In the morning, we took a group trip to the city for the weekly farmer’s market. Fresh fruit and vegetables, eggs and even honey were loaded into the car, as well as pineapple heads that were planted later in the day. A quick stop at the grocery store for coffee and other non-produce essentials, then a visit to Orgánica: a Costa Rican owned organic juice bar with a cozy atmosphere and splendid drinks. While I sipped my mango, strawberry, pineapple “tormenta tropical”, Carlos Vives played familiar Latin songs in the background. Outside were beautifully crafted wooden furniture, a small garden and a hammock. Another small slice of heaven.

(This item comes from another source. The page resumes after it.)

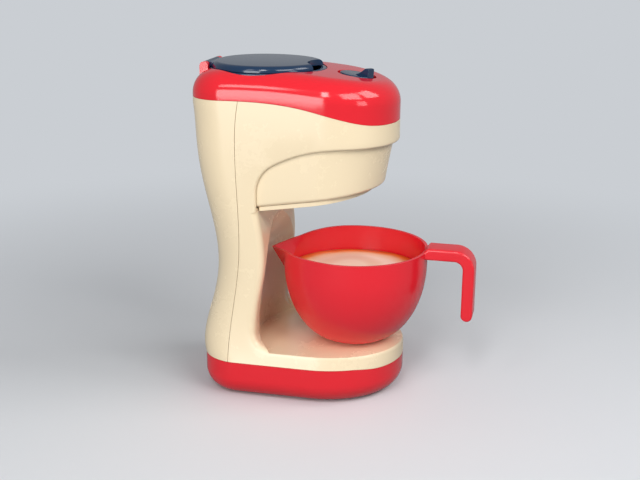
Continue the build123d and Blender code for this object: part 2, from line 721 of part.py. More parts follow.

The others returned to the farm, but I decided to walk around the busy cultural center. Stopping in a few shops as a manner of gaining a feel for the town, I was greeted with friendly smiles and the smells of delicious food. It turned into a pretty gluttonous day – a large plate of casados con pollo, ice cream, and tres leches cake on my walk home. My cultural encounter was completed by a return to town at night with Emily to a local bar/restaurant. Half of the larger-than-expected venue housed a family birthday party complete with DJ, photographer and videographer, while the other half was full of local folk. People danced to songs I recognized, and a few visitors approached our table, including a Ciudad Colón native that is also a college lecturer and organic farmer in California. Small world! A mariachi band paraded into the restaurant, and played a few songs that were met with great applause. My love for this culture grows with each experience.